What the task asks: In the listing below, find the line containing "const model = new THREE.Group();" and the line containing "imported = [obj". Repeat exactly those two lines and every line between them, nothing more.

Source records:
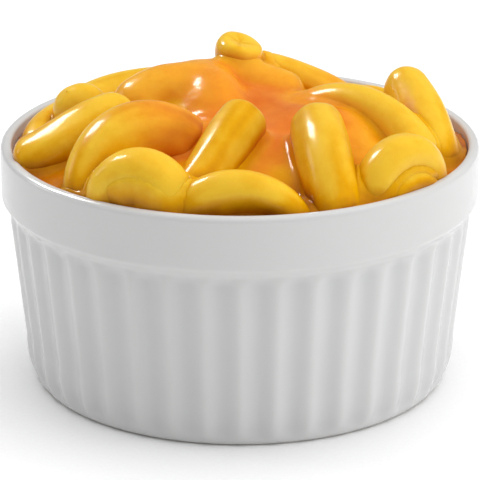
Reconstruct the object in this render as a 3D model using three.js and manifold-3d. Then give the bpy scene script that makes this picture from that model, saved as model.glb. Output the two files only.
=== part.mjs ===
// Elbow macaroni in cheese sauce, heaped in its fluted porcelain ramekin.
//
// Millimetres, +Z up. The origin is the middle of the ramekin's foot, on the surface it
// stands on. The front of the dish faces -Y.
//
//   ramekin        a round dish with a plain band at the rim, scalloped flutes below it,
//                  and a foot ring round a shallow recess
//   macaroni       the heap of cooked elbows: one solid that fills the dish from its
//                  floor and carries the bent tubes that stand out of the top
//   cheese_sauce   the pool of sauce that has settled in the middle of the heap

import * as THREE from 'three';
import { mergeVertices } from 'three/addons/utils/BufferGeometryUtils.js';
import Module from 'manifold-3d';

const manifold = await Module();
manifold.setup();

// ---- driving dimensions ----------------------------------------------------------------

const RIM_RADIUS = 45; // outside of the rim band
const HEIGHT = 46.2; // foot to the top of the rim
const BAND_HEIGHT = 10.9; // the plain band, down to the step above the flutes
const LIP = 1.1; // rounding of the rim's outer edge and of the band's lower edge
const CREST_TOP = 43.5; // radius over the flutes' crests, just under the band
const CREST_BOTTOM = 41; // the same where the base corner begins
const CORNER_HEIGHT = 9; // height of the rounded base corner
const FOOT_RADIUS = 37.6; // outside of the foot ring
const FOOT_WIDTH = 4.6; // width of the flat of the foot ring
const FOOT_RECESS = 1; // depth of the recess inside the foot ring

const FLUTES = 40;
const FLUTE_DEPTH = 0.85;
const SIDES_PER_FLUTE = 3;

const MOUTH_RADIUS = 42.9; // inside of the rim
const INNER_LIP = 0.5; // how far the mouth flares at the very top
const WALL_AT_FLOOR = 37.4; // inside radius above the floor's corner
const FLOOR = 4.6; // top of the dish's floor
const FLOOR_CORNER = 5; // inside corner radius

const GAP = 0.3; // clearance between pieces that touch

const LEVEL_AT_WALL = HEIGHT - 2.4; // where the heap meets the dish
const LEVEL_IN_MIDDLE = HEIGHT + 2.5; // the heap's body, under the elbows
const POOL_TOP = HEIGHT + 5.2;
const POOL_EDGE = HEIGHT + 0.2;
const POOL_BOTTOM = HEIGHT - 6;
const POOL_CENTRE = [6, -4];
const POOL_HALF = [15, 20]; // half its width and half its depth, before the waves

const RING_SIDES = 48; // sides of the round surfaces inside the dish
const TUBE_SIDES = 8;
const TUBE_STEPS = 5;
const TUBE_END = 1.4; // how far a tube's rounded end reaches past its centre line

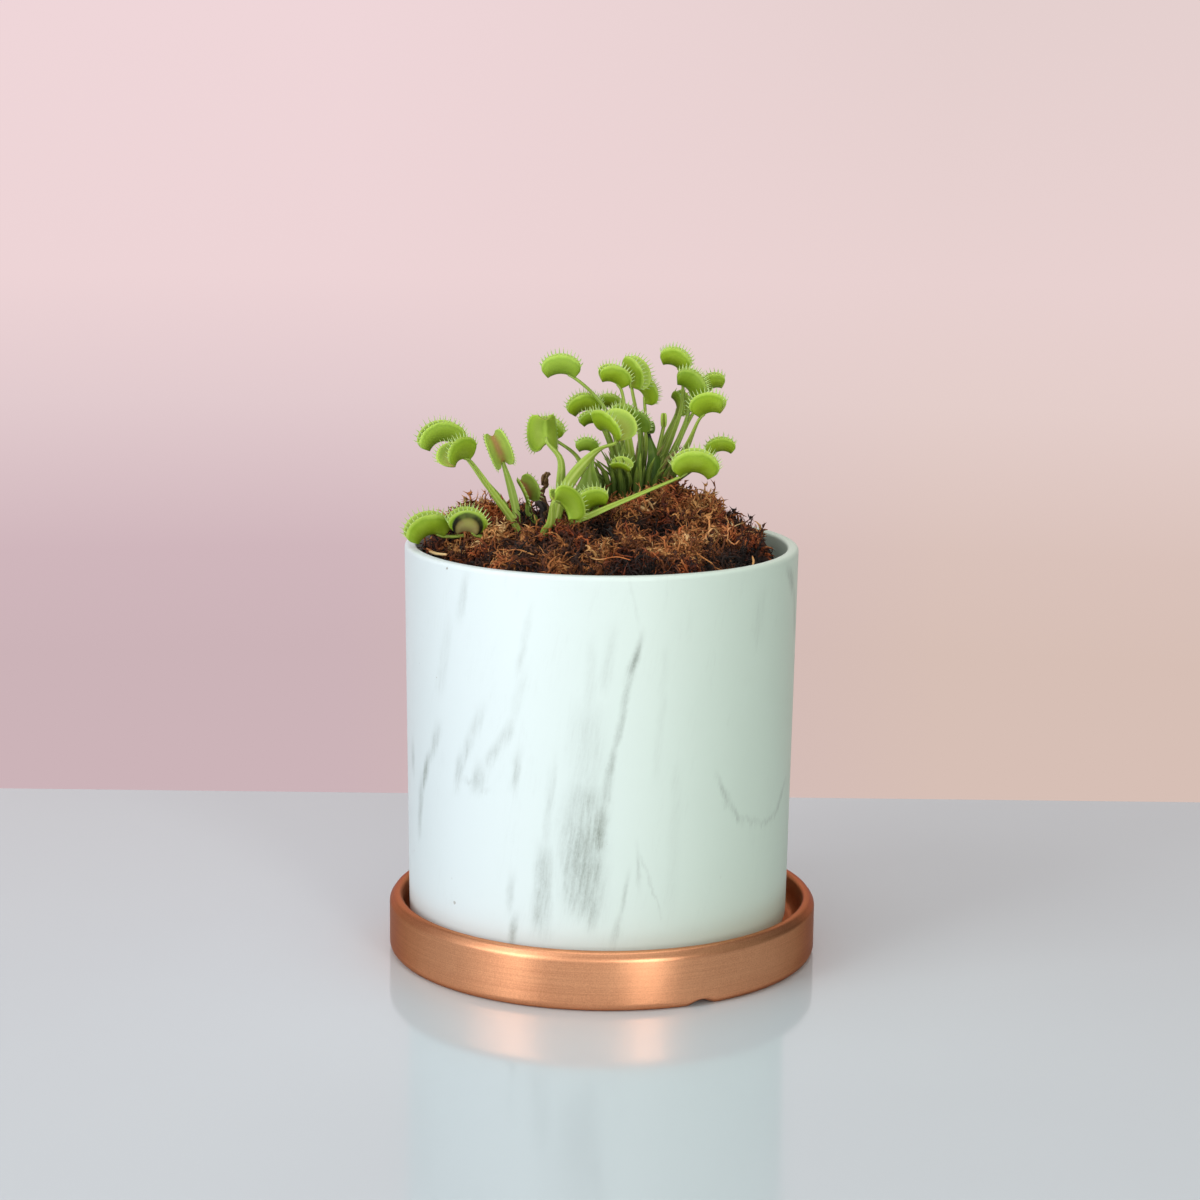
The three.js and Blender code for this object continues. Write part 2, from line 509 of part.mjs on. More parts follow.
function leafSolid(leaf, axes) {
  let solid = lobesSolid(leaf, axes).add(stalkSolid(leaf, axes, 0));
  if (leaf.lobe < TOOTHED_LOBE) {
    return solid;
  }
  const rimLength = 2 * axes.arc * (leaf.hinge + leaf.lobe);
  const count = Math.max(3, Math.round(rimLength / TOOTH_SPACING));
  for (const side of [-1, 1]) {
    for (let i = 0; i < count; i += 1) {
      const t = 0.95 * ((2 * i) / (count - 1) - 1);
      solid = solid.add(toothSolid(leaf, axes, t, side));
    }
  }
  return solid;
}

function named(name, solid, material) {
  const mesh = new THREE.Mesh(geometryOf(solid), material);
  mesh.name = name;
  return mesh;
}

const model = new THREE.Group();
model.add(named('saucer', saucerSolid(), COPPER));
model.add(named('pot', potSolid(), CERAMIC));

const sleeves = [];
for (const leaf of [...LEAVES, ...DEAD_LEAVES]) {
  const axes = trapAxes(leaf);
  const material = DEAD_LEAVES.includes(leaf) ? DEAD_LEAF : LEAF;
  model.add(named(leaf.name, leafSolid(leaf, axes), material));
  sleeves.push(stalkSolid(leaf, axes, SLEEVE));
}
model.add(named('moss', mossSolid(sleeves), SPHAGNUM));

export default model;
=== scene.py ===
# %% [markdown]
# # A potted Venus flytrap
# Three young flytraps grow in a moss-filled ceramic pot that stands on a copper-coloured saucer.
# The CAD model already fixes every size and place. This lesson dresses it: the clay parts are
# turned again with finer curves, the moss gets its loose fibres, and every leaf gets two thin
# lobes with a fringe of bristles. Nothing is moved away from its CAD solid.
# All drawing sizes below are in millimetres; one number turns them into Blender's metres.

# %% Load the fixed frame
import json
import math

import bmesh
import bpy
import numpy as np
from mathutils import Matrix, Vector, noise

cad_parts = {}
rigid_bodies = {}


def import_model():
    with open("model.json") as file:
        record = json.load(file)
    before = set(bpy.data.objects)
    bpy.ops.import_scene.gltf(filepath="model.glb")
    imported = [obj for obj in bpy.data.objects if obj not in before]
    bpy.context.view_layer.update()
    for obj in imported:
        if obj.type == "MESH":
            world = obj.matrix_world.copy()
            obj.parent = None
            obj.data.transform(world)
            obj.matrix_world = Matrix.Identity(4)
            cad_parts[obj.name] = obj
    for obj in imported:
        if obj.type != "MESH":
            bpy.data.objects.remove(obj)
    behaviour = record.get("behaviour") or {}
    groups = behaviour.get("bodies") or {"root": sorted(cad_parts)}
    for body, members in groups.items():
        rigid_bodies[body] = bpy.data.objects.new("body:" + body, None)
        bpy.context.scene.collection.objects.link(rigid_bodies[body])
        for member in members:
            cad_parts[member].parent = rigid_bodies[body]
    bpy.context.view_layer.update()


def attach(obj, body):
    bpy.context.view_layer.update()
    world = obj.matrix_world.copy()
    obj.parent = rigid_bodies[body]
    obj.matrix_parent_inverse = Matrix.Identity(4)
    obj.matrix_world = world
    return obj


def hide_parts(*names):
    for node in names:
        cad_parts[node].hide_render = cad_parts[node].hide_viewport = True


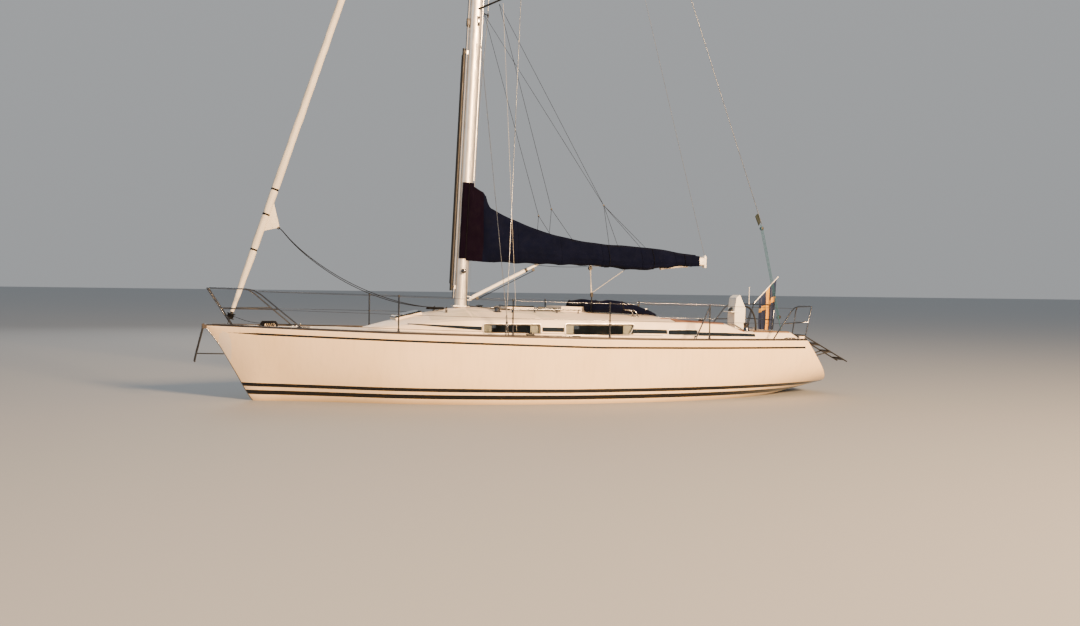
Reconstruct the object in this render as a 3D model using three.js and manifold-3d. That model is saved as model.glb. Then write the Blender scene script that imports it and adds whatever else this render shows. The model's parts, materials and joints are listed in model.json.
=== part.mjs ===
// Sailing yacht, an 11.4 m masthead-to-keel cruising sloop lying afloat with her mainsail covered.
// Millimetres. +X to the bow, +Y to port, +Z up, origin amidships on the waterline.
import * as THREE from "three";
import { mergeVertices } from "three/addons/utils/BufferGeometryUtils.js";
import Module from "manifold-3d";

const wasm = await Module();
wasm.setup();

// Driving dimensions
const GAP = 0.3; // between pieces that touch
const SIDES = [
  ["port", 1],
  ["starboard", -1],
];

const BOW_X = 5650;
const TRANSOM_TOP_X = -5150; // on the centreline
const TRANSOM_RAKE = 0.737; // X per Z, the transom slopes aft going down
const TRANSOM_RADIUS = 3100; // its roundness in plan
const SHEER_LOW_X = -3000;
const SHEER_LOW_Z = 1040;
const SHEER_RISE = 185; // from the lowest point to the bow
const STERN_DROP = 20; // the sheer falls away again aft
const DECK_EDGE = 14; // deck moulding at its edge
const DECK_CAMBER = 40;
const CABIN_FLOOR_Z = -330;
const HULL_SKIN = 70;
const ROOF_SKIN = 40;

const COCKPIT = { front: -2130, back: -4700, half: 820, seat: 820 };
const FOOTWELL = { front: -2130, back: -4520, half: 340, sole: 430 };
const TUB_SKIN = 25;
const LOCKER = { front: -2560, back: -3560, inner: 400, outer: 740, depth: 360 };
const COMPANIONWAY = { half: 290, sill: 930, back: -2130, front: -1330 };

const MAST_FOOT = { x: 1360, z: 1588 };
const MAST_RAKE = 0.043; // aft per up
const MAST_TOP_Z = 16600;
const MAST_LENGTHWAYS = 228;
const MAST_ACROSS = 142;
const SWING_AFT = 172; // the boom's upright pin, aft of the mast's own axis
const BOOM = { z: 2470, high: 172, wide: 112, front: 60, end: -3380 };

const STANCHION_R = 12.5;
const WIRE_R = 3.5;
const STAY_R = 5;
const LIFELINE_HIGH = 600;
const LIFELINE_LOW = 310;

// Curves of the hull
const sheerZ = (x) => {
  if (x < SHEER_LOW_X) return SHEER_LOW_Z - (STERN_DROP * (SHEER_LOW_X - x)) / 2000;
  return SHEER_LOW_Z + SHEER_RISE * ((x - SHEER_LOW_X) / (BOW_X - SHEER_LOW_X)) ** 1.4;
};
const transomX = (y, z) =>
  TRANSOM_TOP_X - TRANSOM_RAKE * (sheerZ(TRANSOM_TOP_X) - z) + (y * y) / (2 * TRANSOM_RADIUS);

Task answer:
const model = new THREE.Group();
model.add(named('saucer', saucerSolid(), COPPER));
model.add(named('pot', potSolid(), CERAMIC));

const sleeves = [];
for (const leaf of [...LEAVES, ...DEAD_LEAVES]) {
  const axes = trapAxes(leaf);
  const material = DEAD_LEAVES.includes(leaf) ? DEAD_LEAF : LEAF;
  model.add(named(leaf.name, leafSolid(leaf, axes), material));
  sleeves.push(stalkSolid(leaf, axes, SLEEVE));
}
model.add(named('moss', mossSolid(sleeves), SPHAGNUM));

export default model;
=== scene.py ===
# %% [markdown]
# # A potted Venus flytrap
# Three young flytraps grow in a moss-filled ceramic pot that stands on a copper-coloured saucer.
# The CAD model already fixes every size and place. This lesson dresses it: the clay parts are
# turned again with finer curves, the moss gets its loose fibres, and every leaf gets two thin
# lobes with a fringe of bristles. Nothing is moved away from its CAD solid.
# All drawing sizes below are in millimetres; one number turns them into Blender's metres.

# %% Load the fixed frame
import json
import math

import bmesh
import bpy
import numpy as np
from mathutils import Matrix, Vector, noise

cad_parts = {}
rigid_bodies = {}


def import_model():
    with open("model.json") as file:
        record = json.load(file)
    before = set(bpy.data.objects)
    bpy.ops.import_scene.gltf(filepath="model.glb")
    imported = [obj for obj in bpy.data.objects if obj not in before]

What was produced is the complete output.